The sharp rise in the unemployment rate in 2017-18 has been attributed partially to the Narendra Modi government’s decision to demonetise high-value currency, which kicked in from the midnight of 8 November 2016. The move, followed by a failure to rapidly remonetise the economy, had seen many small-scale units shutting down, rendering many people unemployed.

The survey focused on steps to “unshackle” micro, small and medium enterprises (MSMEs) in order to help them grow.

“Job creation in India suffers from policies that foster dwarfs, i.e. small firms that never grow, instead of infant firms that have the potential to grow and become giants rapidly,” the survey pointed out.

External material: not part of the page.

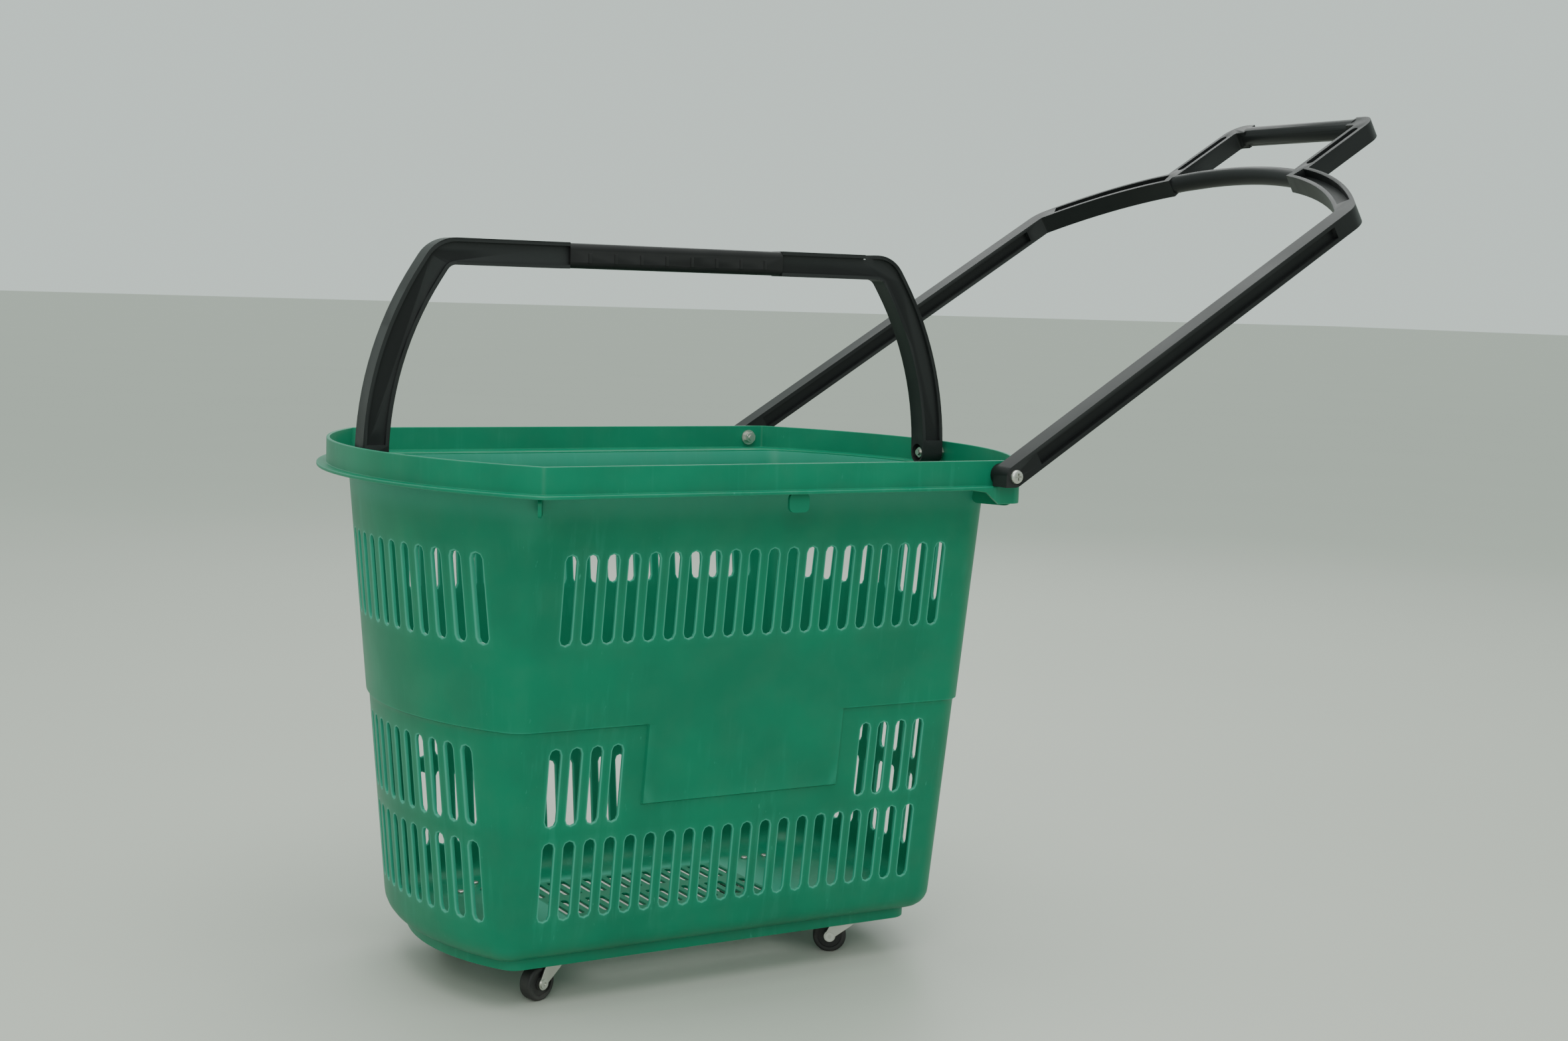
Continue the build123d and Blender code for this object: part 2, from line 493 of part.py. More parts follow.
def caster_plate():
    """Square plate with a pressed ring that covers the balls."""
    plate = Pos(0, 0, BASE_Z - PLATE_T / 2) * Box(2 * PLATE_HALF, 2 * PLATE_HALF, PLATE_T)
    plate = fillet(plate.edges().filter_by(Axis.Z), PLATE_ROUND)
    ring = Cylinder(RACE_R, RACE_H) - Cylinder(RACE_R - RACE_T, RACE_H)
    plate += Pos(0, 0, BASE_Z - PLATE_T - RACE_H / 2) * ring
    for hx, hy in screw_places():
        plate -= Pos(hx, hy, BASE_Z) * Cylinder(SCREW_R + RUN, 4 * PLATE_T)
    return plate - Pos(0, 0, BASE_Z) * Cylinder(KING_R, 4 * PLATE_T)


def caster_balls():
    z = BASE_Z - PLATE_T - BALL_R - BALL_PLAY
    return [Pos(0, 0, z) * Rot(0, 0, 360 * i / BALLS) * Pos(BALL_CIRCLE, 0, 0) * Sphere(BALL_R)
            for i in range(BALLS)]


def king_pin():
    """Rivet that carries the fork: flush in the plate, with a head under the crown."""
    top, low = BASE_Z, CROWN_Z - KING_PLAY
    shank = Pos(0, 0, (top + low) / 2) * Cylinder(KING_R, top - low)
    head = Pos(0, 0, low - KING_HEAD_H / 2) * Cylinder(KING_HEAD_R, KING_HEAD_H)
    head = chamfer(head.edges().group_by(Axis.Z)[0], KING_CHAMFER)
    return shank + head


def fork():
    """Pressed fork: round crown, and two legs that trail back to the axle."""
    crown = Pos(0, 0, CROWN_Z + FORK_T / 2) * Cylinder(CROWN_R, FORK_T)
    inner = FORK_GAP / 2
    bridge = Box(BRIDGE_X1 - BRIDGE_X0, 2 * (inner + FORK_T), FORK_T)
    crown += Pos((BRIDGE_X0 + BRIDGE_X1) / 2, 0, CROWN_Z + FORK_T / 2) * bridge
    top_z, upper_z, lower_z = CROWN_Z + FORK_T, CROWN_Z - LEG_STEPS[0], CROWN_Z - LEG_STEPS[1]
    back = -CASTER_TRAIL + LEG_BACK
    leg = make_face(Polyline(
        (LEG_FRONT, top_z), (LEG_FRONT, upper_z), (LEG_THROAT, lower_z),
        (-CASTER_TRAIL + AXLE_BOSS_R, WHEEL_R), (-CASTER_TRAIL - AXLE_BOSS_R, WHEEL_R),
        (back, upper_z), (back, top_z), close=True))
    leg = fillet(leg.vertices().sort_by(Axis.X)[-3:-2], LEG_ROUND)
    leg += Pos(-CASTER_TRAIL, WHEEL_R) * Circle(AXLE_BOSS_R)
    leg_solid = extrude(Plane.XZ * leg, -FORK_T)
    body = crown + Pos(0, inner, 0) * leg_solid + Pos(0, -inner - FORK_T, 0) * leg_solid
    body -= Pos(0, 0, CROWN_Z) * Cylinder(KING_R + RUN, 4 * FORK_T)
    return body - Pos(-CASTER_TRAIL, 0, WHEEL_R) * Cylinder(AXLE_R, 4 * FORK_GAP, rotation=(90, 0, 0))


def wheel():
    """Solid wheel with a crowned tread and dished sides."""
    disc = fillet(Cylinder(WHEEL_R, WHEEL_W).edges(), TREAD_ROUND)
    dish = Cylinder(WHEEL_R - DISH_RIM, 2 * DISH_DEPTH) - Cylinder(BUSH_R + DISH_HUB, 2 * DISH_DEPTH)
    for side in (-1, 1):
        disc -= Pos(0, 0, side * (WHEEL_W / 2 - DISH_DEPTH)) * dish
    disc -= Cylinder(BUSH_R, 2 * WHEEL_W)
    return axle_turned(disc)


def wheel_bush():
    tube = Cylinder(BUSH_R - BUSH_PLAY, WHEEL_W + 2 * BUSH_PROUD)
    return axle_turned(tube - Cylinder(AXLE_R + RUN, 2 * WHEEL_W))


def axle():
    """Tubular rivet: a head on each side, dimpled in the middle."""
    over = FORK_GAP / 2 + FORK_T
    pin = Cylinder(AXLE_R, 2 * over)
    for side in (-1, 1):
        pin += Pos(0, 0, side * (over + RIVET_HEAD_H / 2)) * Cylinder(RIVET_HEAD_R, RIVET_HEAD_H)
        pin -= Pos(0, 0, side * (over + RIVET_HEAD_H)) * Cylinder(RIVET_DIMPLE_R, 2 * RIVET_DIMPLE)
    return axle_turned(pin)


def axle_turned(piece):
    return Pos(-CASTER_TRAIL, 0, WHEEL_R) * Rot(90, 0, 0) * piece


def caster_screws():
    """Pan-head screws from inside the basket, down through the floor and the plate."""
    top, low = BASE_Z + WALL, BASE_Z - PLATE_T - SCREW_NUT_H - SCREW_PAST_NUT
    shank = Pos(0, 0, (top + low) / 2) * Cylinder(SCREW_R, top - low)
    head = Pos(0, 0, top + SCREW_HEAD_H / 2) * Cylinder(SCREW_HEAD_R, SCREW_HEAD_H)
    head = fillet(head.edges().group_by(Axis.Z)[-1], SCREW_HEAD_H * SCREW_HEAD_ROUND)
    return [Pos(hx, hy, 0) * (shank + head) for hx, hy in screw_places()]


def caster_nuts():
    nut = hex_nut(SCREW_R, SCREW_NUT_AF, SCREW_NUT_H)
    return [Pos(hx, hy, BASE_Z - PLATE_T - SCREW_NUT_H) * nut for hx, hy in screw_places()]


# ---------------------------------------------------------------------------------------------
def write(name, piece):
    """Save one node. A list of solids is saved as one group."""
    solids = piece if isinstance(piece, list) else [piece]
    shape = Compound(children=solids) if len(solids) > 1 else solids[0]
    export_step(shape, f"parts/{name}.step")


write("basket_body", basket_body())
write("carry_handle", carry_handle())
write("carry_grip", carry_grip())
write("carry_pivot_studs", [bail_stud(sx) for sx in (-1, 1)])
write("carry_pivot_washers", [bail_fastener(washer(), 0, sx) for sx in (-1, 1)])
write("carry_pivot_nuts", [bail_fastener(hex_nut(), WASHER_T, sx) for sx in (-1, 1)])
write("pull_handle", pull_handle())
write("pull_pivot_bolts", [pull_bolt(sy) for sy in (-1, 1)])
write("pull_pivot_washers", [pull_fastener(washer(), 0, sy) for sy in (-1, 1)])
write("pull_pivot_nuts", [pull_fastener(hex_nut(), WASHER_T, sy) for sy in (-1, 1)])

FIXED = {"plate": caster_plate, "balls": caster_balls, "king_pin": king_pin,
         "screws": caster_screws, "nuts": caster_nuts}
TURNING = {"fork": fork, "axle": axle, "wheel": wheel, "wheel_bush": wheel_bush}
for name, (x, y) in caster_places().items():
    for kind, build in {**FIXED, **TURNING}.items():
        heading = CASTER_HEADINGS[name] if kind in TURNING else 0
        place = Pos(x, y, 0) * Rot(0, 0, heading)
        made = build()
        made = [place * m for m in made] if isinstance(made, list) else place * made
        write(f"caster_{kind}_{name}", made)
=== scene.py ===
import json
from math import radians, sin, cos, pi
import bmesh
import bpy
import numpy as np
from mathutils import Matrix


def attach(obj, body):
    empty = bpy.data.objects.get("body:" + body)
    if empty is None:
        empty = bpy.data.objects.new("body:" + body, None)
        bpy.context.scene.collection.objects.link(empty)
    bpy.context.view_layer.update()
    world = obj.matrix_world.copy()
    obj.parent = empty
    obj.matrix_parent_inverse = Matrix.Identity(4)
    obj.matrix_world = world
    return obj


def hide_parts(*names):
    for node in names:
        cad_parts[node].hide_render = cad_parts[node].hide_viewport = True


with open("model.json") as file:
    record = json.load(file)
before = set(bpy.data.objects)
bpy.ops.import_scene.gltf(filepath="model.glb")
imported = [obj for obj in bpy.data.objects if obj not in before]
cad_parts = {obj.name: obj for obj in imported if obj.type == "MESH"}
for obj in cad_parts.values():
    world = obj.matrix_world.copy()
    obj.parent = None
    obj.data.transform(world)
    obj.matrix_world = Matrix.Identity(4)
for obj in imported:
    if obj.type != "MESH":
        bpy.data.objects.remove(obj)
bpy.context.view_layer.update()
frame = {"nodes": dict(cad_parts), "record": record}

MM = 0.001

# ---- sizes of the basket, in millimetres ----------------------------------------------------
WALL = 3.0
BASE_Z, STEP_Z, LEDGE_Z, RIM_Z = 44.0, 255.0, 461.5, 487.5
STEP_INSET, FOOT_R = 2.5, 20.0
FOOT_PLAN = np.array([141.0, 222.0, 262.0])     # half width, corner x and end x of the outer wall
TOP_PLAN = np.array([195.0, 226.0, 299.0])
RIM_PLAN = np.array([234.0, 234.0, 316.0])
SKIRT_PLAN = np.array([121.0, 204.0, 243.0])
INSET_SHARE = np.array([1.0, 0.6, 1.0])         # how each plan value follows an inset
WALL_ROUND, RIM_ROUND, SKIRT_ROUND, SKIRT_Z = 26.0, 8.0, 18.0, 33.5
FLANGE_OUT, LUG_OUT, LUG_Z = 9.0, 4.0, 448.0
LUG_X0, LUG_X1 = 194.0, 213.0
SLOT_W, EDGE_R = 10.2, 0.7
SIDE_PITCH, SIDE_COLUMNS, OPEN_EACH_END = 19.6, 20, 4
ROWS = {"upper": (330.5, 408.5), "middle": (168.5, 238.5), "lower": (82.0, 154.0)}
END_COLUMNS = {"upper": (20.8, 15), "middle": (19.6, 13), "lower": (19.6, 13)}
CELL_MARGIN = 6.0                               # from a slot's end to the edge of its cell
ROUND_SHARE = 0.5                               # how much a plan's rounding follows an inset
STEP_BELOW, STEP_ABOVE = 1.0, 0.6               # height over which the lower wall steps in
PANEL_EASE, PANEL_NEAR = 0.8, 0.7               # step at the label panel's edge, and the columns beside it
LEDGE_REACH, LEDGE_INTO_WALL = 46.0, 1.0        # how far the ledge runs in, and how far into the wall
SKIRT_TOP = 46.0
RIB_HALF, RIB_ROUND, RIB_TURN = (1.5, 20.0, 8.5), 7.0, 26.0
RIB_PLACE, RIB_DROP = (226.0, 210.5), 8.0       # middle of each gusset, and how far below the ledge it is
TAB_HALF, TAB_ROUND, TAB_X = (10.0, 8.5), 6.0, 6.0
PANEL_HALF, PANEL_Z = 100.0, 182.0
FLOOR_SLOT, FLOOR_PITCH, FLOOR_COLUMNS, FLOOR_ROW = (6.0, 46.0), 13.0, 17, 61.0


# ---- meshes ---------------------------------------------------------------------------------
def add_piece(name, parts, body, material, node=None, smooth_deg=35):
    """One mesh from (points, quads) arrays in millimetres, welded, with its faces turned outwards.

    A fourth value on a point is the painted highlight there, kept as a point attribute.
    """
    points, faces, base = [], [], 0
    for p, f in parts:
        flat = p.reshape(-1, p.shape[-1])
        points.append(np.pad(flat, ((0, 0), (0, 4 - flat.shape[1]))))
        faces.append(f + base)
        base += len(flat)
    points = np.vstack(points)
    mesh = bpy.data.meshes.new(name)
    mesh.from_pydata((points[:, :3] * MM).tolist(), [], np.vstack(faces).tolist())
    mesh.attributes.new("slot_highlight", "FLOAT", "POINT").data.foreach_set("value", points[:, 3])
    bm = bmesh.new()
    bm.from_mesh(mesh)
    bmesh.ops.remove_doubles(bm, verts=bm.verts, dist=2e-5)
    bmesh.ops.dissolve_degenerate(bm, edges=bm.edges, dist=1e-6)
    bmesh.ops.recalc_face_normals(bm, faces=bm.faces)
    bm.to_mesh(mesh)
    bm.free()
    piece = bpy.data.objects.new(name, mesh)
    bpy.context.scene.collection.objects.link(piece)
    mesh.shade_smooth()
    mesh.set_sharp_from_angle(angle=radians(smooth_deg))
    mesh.materials.append(material)
    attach(piece, body)
    if node:
        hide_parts(node)
    return piece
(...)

“While dwarfs, i.e., firms with less than 100 workers despite being more than 10 years old, account for more than half of all organised firms in manufacturing by number, their contribution to employment is only 14 per cent and to productivity is a mere 8 per cent,” it added.

“In contrast, large firms (more than 100 employees) account for three-quarters of such employment and close to 90 per cent of productivity despite accounting for about 15 per cent by number,” the survey pointed out.

The survey added that small firms find it difficult to sustain the jobs they create.

“Size-based incentives that are provided irrespective of firm age and inflexible labour regulation, which contain size-based limitations, contribute to this predicament,” it said. “To unshackle MSMEs and thereby enable them to grow, all size-based incentives must have a sunset clause of less than ten years with necessary grand-fathering.”

The survey also advocated deregulating labour law restrictions for job creation, and highlighted the success of Rajasthan vis-a-vis other states. It pointed out how one in three workers is not protected by the Minimum Wages Act of 1948. In a bid to highlight the complexity of the current framework, the survey underscored how there were 1,915 minimum wages defined for various job categories for unskilled workers across various states.

It also pointed out how capital investment fosters job creation rather than substituting labour, as the production of capital goods, research & development, and supply chains generate jobs.